There came a time when I decided not to run. It was not worth it. I would not win and that was it. Then I talked to one of my friends who had been talking to people and they believed I had a great chance of winning. That was when I said “Screw it. I’m running. It’ll be fun.”

And that was it. That’s how endless nights of staying up creating my own website began. I would go to school, go to work, then come home and work on my website. I sent drafts to a couple of close friends and asked for their opinion and made changes as necessary. As soon as we handed in our nomination forms, I launched the website and my Facebook event page. But once again, it was me sitting behind my computer inviting everyone I knew.

The time between when I decided to run and when we handed in our forms was about one week. That means I had to clearly outline my platform, take pictures, make a website, and get all my nominations within one week. One week of very little sleep.

That very little sleep was nothing compared to the no sleep I got during the two weeks. The first full day of elections, I was bussing to UBC and I fell asleep. The bus driver had to wake me up before he left UBC. I also almost forgot my umbrella. Wasn’t off to a great start but at least I was at school. And I pretty much stayed at school for two weeks. If I wasn’t in CA Hall, I was in the CUS Lounge or I was somewhere in the building. The only time I left was to go home and sleep or to go to work a few times.

Before starting, I was told that some people might see me as weak and a pushover. Therefore, we worked on my “image.” Before I knew it, I was turned into someone I really wasn’t. And of course, people saw me as that person I wasn’t. I was labeled as popular who is only friends with white mainstreamers. This was honestly laughable for me. You know how as a teenager you always want to be popular? Well apparently I was called that now yet somehow did not have the chance to enjoy any of the same benefits.

On the other hand, the other guy was running for the “nobodys”. The people who didn’t get the positions they wanted. The people no one knew about.

Um HELLO! That defined me.

First year, I lived under a rock. My friends were those people I sat with in the back of our Financial Accounting class who made fun of me for drawing all class.

Second year, I tried becoming a little more mainstream. I worked my butt off trying to get involved. Yet when I applied for a VP Engagement position, I wasn’t hired. Surprise surprise.

Then that summer I organized Frosh then I became a part of JDC West. It all seemed okay but I was never at school because I didn’t live on campus. Working also kept me away from school on my free time.

I was definitely not a mainstreamer. I was not popular by any means. I was simply surrounded and worked with those people that were. My three best friends at Sauder were Asian and my high school best friends were Persian. How had people gotten me so wrong?

My speech at the forum was all me. I had not prepared answers to any of the questions that were asked. I simply enjoy public speaking even though my voice can be shaky at times. A few people laughed at me during my speaking time which made me absolutely lose the very little respect I had for them. Fair enough though. I will let you be entitled to your opinion but you simply do not kick someone who is already down.

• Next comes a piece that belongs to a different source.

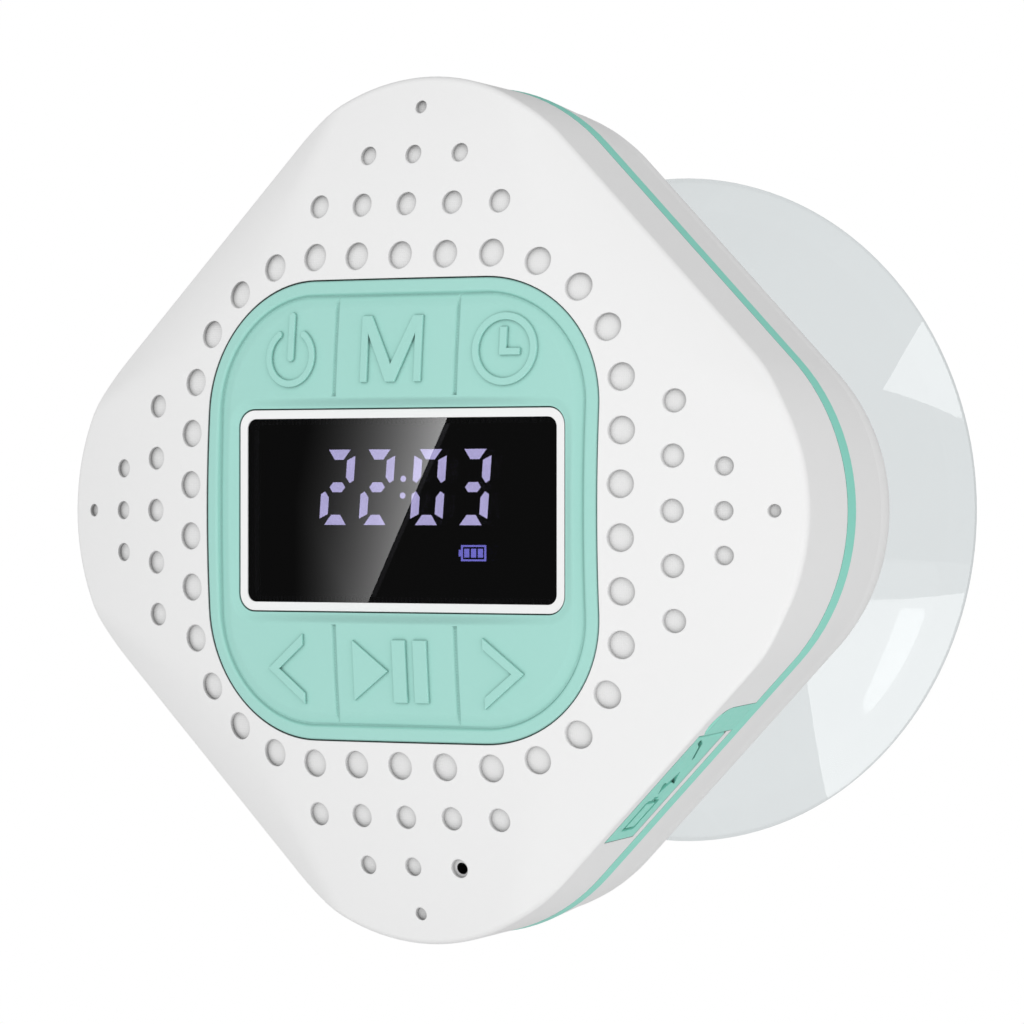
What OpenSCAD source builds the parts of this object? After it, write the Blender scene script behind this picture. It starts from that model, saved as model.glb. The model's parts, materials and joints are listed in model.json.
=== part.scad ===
// Shower speaker: a square body standing on one corner, with a domed, perforated face, a silicone
// control pad round a clock display, a charging port under a silicone flap, and a suction cup behind.
// Every piece is drawn as it is seen from the front: X to the right, Y up, and Z the distance from
// the wall. from_wall() then stands the drawing up, so that the model's +Z is up and its front
// faces -Y. The origin is the middle of the suction cup's contact ring, on the wall.

/* [Body] */
// Width of the body across its flat sides
body_flat = 100.6; // [100:0.1:101.2]
// Radius of the body's four corners, seen from the front
body_corner = 28.9; // [28.5:0.1:29.2]
// Width across the flat sides where they meet the face
face_flat = 102.6; // [102.2:0.1:102.8]
// Corner radius where the sides meet the face
face_corner = 30.4; // [30:0.1:30.8]
// Distance from the wall to the middle of the edge between face and flat sides
face_edge = 70.3; // [70:0.1:70.5]
// Thickness of the side walls and the back
side_wall = 2.2; // [1.8:0.1:2.4]
// Thickness of the domed face
face_wall = 0.8; // [0.8:0.1:1]
// Distance from the wall to the back of the body
back_h = 35.5; // [35.3:0.1:36]
// Distance from the wall to the top of the sphere that the face belongs to
dome_top = 81; // [80.5:0.5:81.5]
// Radius of that sphere
dome_r = 180; // [178:1:184]
// Distance from the centre at which the face starts to roll over towards a flat side
roll_start = 36; // [35.5:0.5:36.5]
// Radius of the roll towards a flat side
roll_r = 36.3; // [35.8:0.1:36.8]
// How much the rear shell narrows from the seam to its rounded back edge
rear_taper = 1.7; // [1.2:0.1:2]
// Radius of the rounded back edge
rear_edge = 10; // [9:0.5:10.5]

/* [Trim ring] */
// Distance from the wall to the trim ring's rear edge
seam_low = 55.9; // [55.7:0.1:56.1]
// Width of the trim ring
seam_w = 2.3; // [2.1:0.1:2.4]
// Depth of the trim ring into the body
seam_depth = 3; // [2.6:0.1:3.2]

/* [Control pad] */
// Half the width of the control pad
pad_half = 31.7; // [31.6:0.05:31.8]
// Corner radius of the control pad
pad_corner = 17.8; // [17.4:0.1:18.2]
// Width of the raised rim round the pad
pad_rim = 2; // [1.8:0.1:2.2]
// Travel of a key
key_travel = 0.8; // [0.5:0.1:0.8]
// Gap between a key and what surrounds it
key_gap = 0.16; // [0.12:0.02:0.2]
// Half the width of the middle keys
key_middle = 9.75; // [9.5:0.05:10]
// Distance of the keys' inner edges from the pad's centre
key_inner = 15.8; // [15.7:0.1:16]
// Height of the raised symbols on the keys
symbol_h = 0.5; // [0.3:0.1:0.6]

/* [Display] */
// Half the width of the display's white frame
frame_half_x = 26.4; // [26.2:0.1:26.6]
// Half the height of the display's white frame
frame_half_y = 13.9; // [13.8:0.1:14]
// Width of the frame's border
frame_border = 1.2; // [1:0.1:1.4]
// Distance from the wall to the front of the display frame
frame_top = 77.6; // [77.4:0.1:77.8]
// Sideways lean of the digits, for each millimetre of height
digit_lean = 0.08; // [0:0.01:0.1]

/* [Grille] */
// Distance of the ring of holes from the pad's centre
ring_half = 35; // [34.9:0.1:35.2]
// Corner radius of the ring of holes
ring_corner = 20.7; // [20:0.1:21]
// Holes in the ring
ring_count = 34; // [34:1:34]
// Diameter of a hole in the ring
ring_hole_d = 3.8; // [3:0.1:4]
// Pitch of the rows of five holes
row_pitch = 7.35; // [7:0.05:7.5]

/* [Port] */
// Length of the port flap, from its free end to its hinge
flap_len = 20.2; // [20:0.1:20.4]
// Place of the flap's hinge along the body's lower right side
flap_hinge = 7.5; // [7.3:0.1:7.7]
// Width of the port flap
flap_w = 8.3; // [8:0.1:8.5]
// Thickness of the port flap
flap_t = 1.1; // [1:0.05:1.2]

/* [Suction cup] */
// Radius of the suction cup's rim
cup_r = 49.3; // [48.7:0.1:50]
// Width of the flat ring that touches the wall
cup_lip = 5; // [4:0.5:6]
// Distance from the wall to the top of the cup's dome
cup_top = 25; // [24:0.5:26]
// Depth of the hollow behind the cup
cup_hollow = 14.5; // [12:0.5:15]
// Radius of the stem where it passes through the body's back
stem_r = 8; // [7:0.5:8.5]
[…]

The day after the forum, I read a blog post about the elections and started balling my eyes out. This was right before a midterm. I did not need this. But I knew if I did not read it, the curious side of me would wonder what it said. If that wasn’t kicking someone at the worst time, I don’t know what is!


I did not win the elections. In fact, I lost by a lot. It was horrific to sit in Ceili’s and see the large gap. But at least I had tried.

I tried and I saw the real side of people. I saw how evil people can be to someone who is already under pressure. Like I said, I’m not a political person. I hate all kinds of politics. I ran for the president of a business school wanting to take attention away from politics and more into business. Some people love politics. They love kicking someone when they’re down. (I had friends criticizing me and how I handled certain situations. Friends questioning me. Friends giving me a million scenarios to deal with.) That’s why I say I lost a lot of respect.

The two weeks of the elections was also the time to apply for a couple of marketing internships. I simply did not have the energy or time to do this. Therefore, I lost the chance to at least go through the application process. Yeah, that may show me as weak but there is only a certain amount a person can endure.

What I did gain was the warm fuzzy feeling you get when someone compliments you. I had someone supporting me whose friend was a main campaign organizer of the opposing team. I had supporters of all kind. I had supporters who knew a lot about the CUS and I had supporters who wished the CUS would leave them alone.

And I gained the chance to say I did it. I survived through a campaign with a couple of scars and bruises but I did it. I knew it wouldn’t be easy. I just didn’t know how emotionally draining it would be.

Was it worth it? In some aspects, yes. I gained the experience and I gained a new perspective on life. On the other hand, maybe it would have been better to think that everyone thought I was a nice person. Maybe it would have been better to keep that image and not lose respect for people I thought were my friends and respected me as a person.

And I will end on a cliche note which I realized after… ignorance is bliss.